While that sounds like a joke, the idea is actually straight from the mouth of director Ridley Scott, taken from an interview with Movies.com. Here’s the excerpt in question:
Movies.com: You throw religion and spirituality into the equation for Prometheus, though, and it almost acts as a hand grenade. We had heard it was scripted that the Engineers were targeting our planet for destruction because we had crucified one of their representatives, and that Jesus Christ might have been an alien. Was that ever considered?
Ridley Scott: We definitely did, and then we thought it was a little too on the nose. But if you look at it as an “our children are misbehaving down there” scenario, there are moments where it looks like we’ve gone out of control, running around with armor and skirts, which of course would be the Roman Empire. And they were given a long run. A thousand years before their disintegration actually started to happen. And you can say, “Lets’ send down one more of our emissaries to see if he can stop it. Guess what? They crucified him.
So while it sounds like Scott dismissed this specific concept, the bones of it are still apparent in the film, most notably the mention that whatever disaster befell the LV-223 settlement occurred “around 2,000 years ago.” Even if you don’t agree with blogger Cavalorn’s theories, there’s no question that they’re intriguing and well argued. We definitely recommend heading over to Cavalorn’s blog and reading the full essay.

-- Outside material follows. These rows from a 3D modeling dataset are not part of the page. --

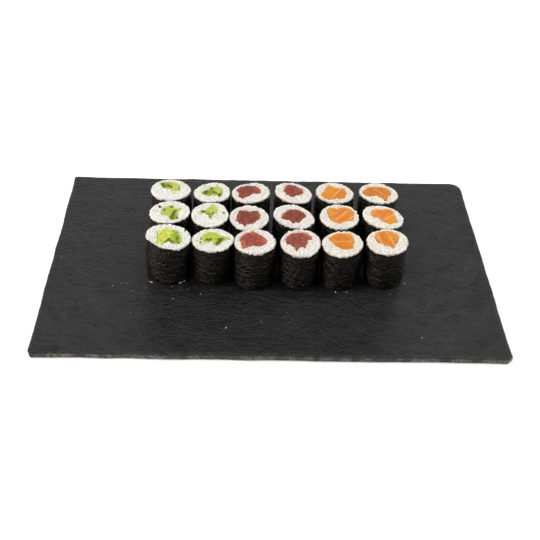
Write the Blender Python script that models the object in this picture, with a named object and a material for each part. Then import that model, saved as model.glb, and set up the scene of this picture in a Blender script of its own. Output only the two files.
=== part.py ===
"""Eighteen maki rolls standing on end on a slate serving board.

Three rows of six pieces: two columns are filled with cucumber, two with tuna and two with salmon.
Each piece is a short length of a thin roll, cut with a knife: a sleeve of seaweed, a ring of rice
inside it and the filling through the middle. The origin is the middle of the board's underside,
+X runs along the board's long side, -Y is its front and +Z is up. Everything is in metres.
"""

import math
import random
from collections import namedtuple

import bmesh
import bpy
from mathutils import Vector

MM = 0.001

# Board: a sheet of natural slate, split by hand and broken along its edges
BOARD_LENGTH = 0.300
BOARD_WIDTH = 0.200
BOARD_THICKNESS = 0.0040
BOARD_CORNER = 0.0015
BOARD_WORN_CORNER = 0.0085
BOARD_CHIPPED_CORNER = 0.0020
CORNER_STEPS = 2
WORN_CORNER_STEPS = 5
EDGE_STEP = 0.0150
EDGE_CHIP = 0.0007
TOP_BEVEL = 0.0004
TOP_BEVEL_DEPTH = 0.0006
BEVEL_CHIPPING = (0.6, 1.4)
UNDER_BEVEL = 0.0008
UNDER_BEVEL_HEIGHT = 0.0011

# Clearance left wherever one piece touches another
GAP = 0.0003

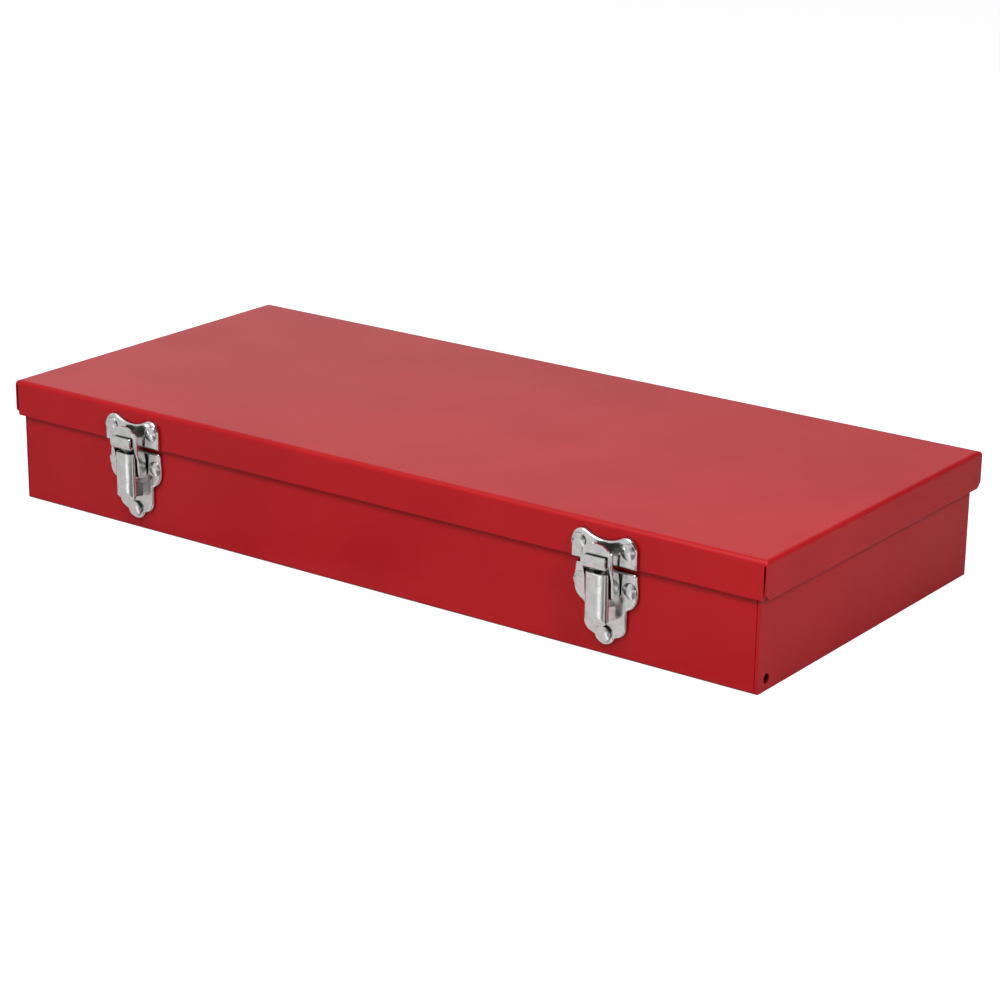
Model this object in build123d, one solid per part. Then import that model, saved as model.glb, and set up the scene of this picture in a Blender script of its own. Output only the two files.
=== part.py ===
from build123d import *
import os
from math import atan2, cos, sin, sqrt, tan

# Flat steel tool case: a folded tray, a folded lid on a long knuckle hinge at the back,
# and two over-centre draw latches on the front. Millimetres. The origin is the centre of
# the tray's bottom face, +X runs along the front, -Y points out of the front, +Z is up.
# On the latches, "out" is the distance out from the tray's front wall, and heights are those
# of a latch whose seam, where its two plates meet, is latch_seam above the resting face.

# ---- tray ----
case_width = 470.0
case_depth = 208.6
case_height = 67.3            # resting face to the top of the lid
sheet = 0.8                   # painted steel sheet of tray and lid
tray_bend = 1.5               # outside radius of the tray's bottom folds
tray_corner = 1.0             # outside radius of the tray's upright corners
rim_gap = 0.3                 # lid's underside above the tray's rim
hem_height = 6.0              # rim folded in and pressed flat
hem_end = 9.0                 # hem stops this far short of the outside corner
hem_round = 0.7
corner_tab_width = 15.0       # side wall's tab, spot welded behind the front and back walls
corner_tab_gap = 2.0          # tab's ends below the hem and above the floor
seam_inset = 1.4              # butt seam where the front wall meets the folded side wall
seam_width = 0.3
seam_depth = 0.35
drain_hole_radius = 2.5       # hole through each side wall near the front
drain_hole_inset = 8.5
drain_hole_height = 6.0

# ---- lid ----
lid_flange = 19.6             # height of the front and side flanges, from the lid's top
lid_front_gap = 1.1           # lid flange in front of the tray's front wall
lid_side_gap = 3.4
lid_front_bend = 2.6          # outside radii of the folds
lid_side_bend = 2.2
corner_slit = 1.0             # open seam between front and side flanges
corner_slit_drop = 2.4        # slit ends this far below the lid's top
flange_corner_cut = 3.0       # side flanges' trimmed lower corners

# ---- hinge ----
hinge_end_gap = 20.0          # from each end of the hinge to the tray's side
hinge_axis_rise = 2.9         # pin above the lid flanges' lower edge
hinge_leaf_stock = 0.9
hinge_play = 0.3              # lid leaf clear of the tray's back wall
knuckle_radius = 2.4
knuckle_count = 19
knuckle_gap = 0.3
hinge_pin_radius = 1.45
running_fit = 0.05            # radial clearance of every pin in its hole
body_leaf_drop = 15.0         # body leaf's far edge below the pin
lid_leaf_gap = 1.1            # lid leaf's far edge below the lid's bend
leaf_clearance = 0.4          # leaf's edge clear of the other leaf's knuckles

# ---- latch plates and rivets ----
latch_inset = 83.8            # from each latch's centre to the tray's side
latch_seam = 47.7             # height of the strike plate's lower edge
plate_stock = 1.0             # the plates are shallow pans, open towards the wall
plate_edge_round = 1.2
shoulder_rivet_spacing = 28.0
strike_width = 37.2
strike_rise = 2.5             # strike plate's face above the lid's flange
strike_height = 15.1
strike_dip = 11.7             # height of the dip between the lobes
strike_lobe_radius = 6.0
strike_rivet_height = 8.6     # above the strike plate's lower edge
strike_dish_radius = 4.6      # shallow round dish above the hook
strike_dish_depth = 0.6
strike_dish_height = 7.0
base_width = 36.4
base_rise = 2.1
base_top = 44.9
base_top_draft = 0.8          # plate is this much narrower on each side at its top
base_shoulder_height = 36.5
base_shoulder_low = 28.6
base_waist = 24.3
base_waist_high = 25.3
base_waist_low = 12.6
base_neck = 11.2              # where the round foot begins
base_neck_height = 9.9
base_foot_radius = 5.9
base_top_round = 1.4          # rounding of the plate's corners, from the top down
base_shoulder_round = 8.0
base_shoulder_low_round = 8.0
base_waist_high_round = 1.6
base_waist_low_round = 6.0
foot_rivet_height = 11.8
shoulder_rivet_height = 36.2
rivet_shank = 1.9
rivet_head_radius = 4.0
rivet_head_height = 1.4
rivet_head_edge = 0.4
foot_head_height = 2.4
foot_head_edge = 1.6
clinch_radius = 2.6
strike_clinch = 0.4           # nearly flush inside the lid's flange
base_clinch = 0.8

# ---- hook on the strike plate ----
latch_stock = 1.2             # steel of the hook, the link and the ears
hook_width = 13.6
hook_reach = 13.3             # outside face of the lip
hook_lip_top = 53.6
hook_floor = 46.6             # lowest point of the strip's middle line
hook_slope = 1.2
hook_root_top = 53.5
hook_root_bend = 3.6
hook_lip_bend = 3.2
hook_corner = 2.4             # round lower corners, seen from the front
hook_lip_corner = 1.2

# ---- lever ----
lever_width = 13.2
lever_stock = 1.0
lever_reach = 11.8            # lever's front face
lever_back = 2.8
lever_pivot_out = 7.9
lever_pivot_height = 39.2
lever_pin_radius = 1.2
lever_top = 44.7              # walls are round about the pivot behind this edge
lever_top_round = 1.2
lever_barrel = 14.0           # radius of the lever's rounded front, seen from above
lever_front_round = 2.8       # corners between the front and the walls
lever_nose_height = 22.8      # the front curls in towards the tip
lever_nose_round = 6.0
lever_tip_out = 8.4
lever_tip_height = 17.8
lever_end_round = 4.8
notch_out = 8.2               # back edge of the walls below the link and above the tip
grip_out = 5.0                # far edge of the flared grips
grip_flare = 1.7
grip_low = 21.2
grip_high = 28.4
lever_edge_round = 0.6
ear_radius = 2.0
ear_low = 35.4
ear_high = 39.9
ear_gap = 2.0                 # between each ear and the lever's wall

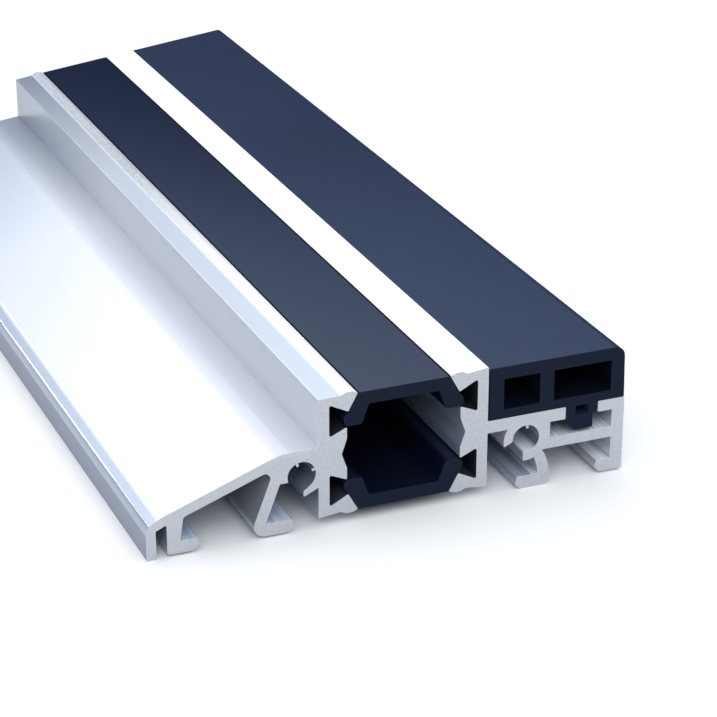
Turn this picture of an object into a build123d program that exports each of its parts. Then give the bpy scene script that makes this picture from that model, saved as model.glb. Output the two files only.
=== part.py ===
from build123d import *
from math import cos, radians, sin, tan
import os

# Sizes in millimetres. The section is drawn as seen on the front saw cut: x runs to the right from
# the middle of the thermal break, y is the height above the feet, and the length runs away from it.

# Whole sample
length = 172.0                  # along its longest edge, from the front cut to the far cut
far_cut_angle = 19.0            # the far end is sawn this far out of square
threshold_height = 20.0         # from the feet to the top of the walls
bearing_drop = 0.35             # the lip and the hooked foot carry the threshold, this far below the feet
core_width = 26.0               # between the outer faces of the two walls
corner_round = 0.15             # die radius on the small corners of the extrusions

# Walls of the core: each has two dovetail grooves, narrowed by hammers that are rolled onto the bars
wall_lift = 1.15                # lower edge of the walls above the feet
ramp_wall_top = 19.55           # the ramp's wall is a little lower outside its hammer
groove_web = 1.65               # wall left behind the grooves
groove_depth = 2.85             # up to the hammer's tip
groove_height = 4.95            # at the back of the groove
groove_round = 0.25
hammer_thickness = 1.55         # above the back of the groove
hammer_flank = 1.45             # how far the hammer's tip hangs below the back corner
hammer_width = 5.95             # from the wall's outer face to the hammer's edge
hammer_edge_drop = 0.35         # the rolled crown falls away to its edge
crown_start = 0.9               # from the hammer's edge to the level crown
crown_width = 0.9
hinge_notch_depth = 0.4         # line that the hammer bends along
hinge_notch_offset = 3.35       # from the wall's outer face
anvil_flank = 1.15              # how far the anvil's tip stands above the back corner
anvil_setback = 0.2             # the anvils stand back from the hammers' tips
waist_depth = 0.8               # shallow notch between the two anvils
waist_height = 4.6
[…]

Finally, we’ll leave you with this food for thought. Prometheus unfolds on a moon designated LV-223 (as opposed to LV-426, where Alien and Aliens were set). This is the text of Leviticus 22:3, from the New International Version of the Bible:
Say to them: ‘For the generations to come, if any of your descendants is ceremonially unclean and yet comes near the sacred offerings that the Israelites consecrate to the LORD, that person must be cut off from my presence. I am the LORD.
If that wasn’t intentional symbolism on their part, it’s a pretty damned impressive coincidence.